I know I did. And today, half a century later, I still do.
The man who befriended a fifteen-year-old fan, who gave him a lifelong career, who set an example of fellowship and good-will, is the Lovecraft I choose to remember.
Some years before his passing, HPL penned a brief autobiographical sketch which, with characteristic modesty and good humor, he entitled, “Some Notes on a Nonentity.”
To me, Howard Phillips Lovecraft was an entity. A most important one. And I rejoice to see that his work—and his memory among readers and writers—endures.
A LITERARY COPERNICUS, by Fritz Leiber, Jr.
Howard Phillips Lovecraft was the Copernicus of the horror story. He shifted the focus of supernatural dread from man and his little world and his gods, to the stars and the black and unplumbed gulfs of intergalactic space. To do this effectively, he created a new kind of horror story and new methods for telling it.
During the Middle Ages and long afterwards, the object of man’s supernatural fear was the Devil, together with the legions of the damned and the hosts of the dead, earthbound and anthropomorphic creatures all. Writers as diverse as Dante and Charles Maturin, author of Melmoth the Wanderer, were able to rouse terror in their readers by exploiting this fear.

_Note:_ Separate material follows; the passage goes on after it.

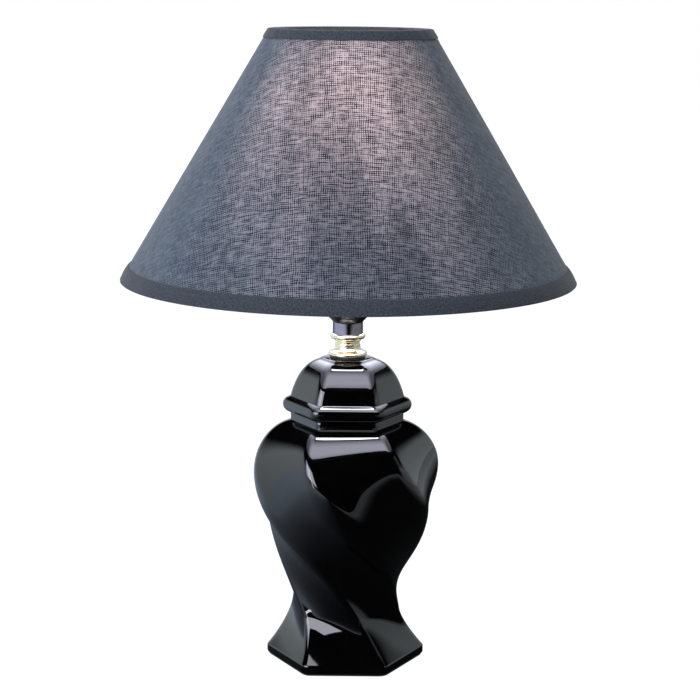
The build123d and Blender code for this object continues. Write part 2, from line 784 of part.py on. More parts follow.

With the rise of scientific materialism and the decline of at least naive belief in Christian theology, the Devil’s dreadfulness quickly paled. Man’s supernatural fear was left without a definite object. Writers seeking to awaken supernatural fear restlessly turned to other objects, some old, some new.
Horror of the dead proved to be a somewhat hardier feeling than dread of the Devil and the damned. This provided the necessary ground for the genre of the ghost story, ably exploited by Montague Rhodes James and others.
Arthur Machen briefly directed man’s Supernatural dread toward Pan, the satyrs, and other strange races and divinities who symbolized for him the Darwinian-Freudian “beast” in man.
Earlier, Edgar Allan Poe had focused supernatural dread on the monstrous in man and nature. Abnormal mental and physiological states fascinated him, as did the awesome might of the elements, natural catastrophes, and the geographic unknown.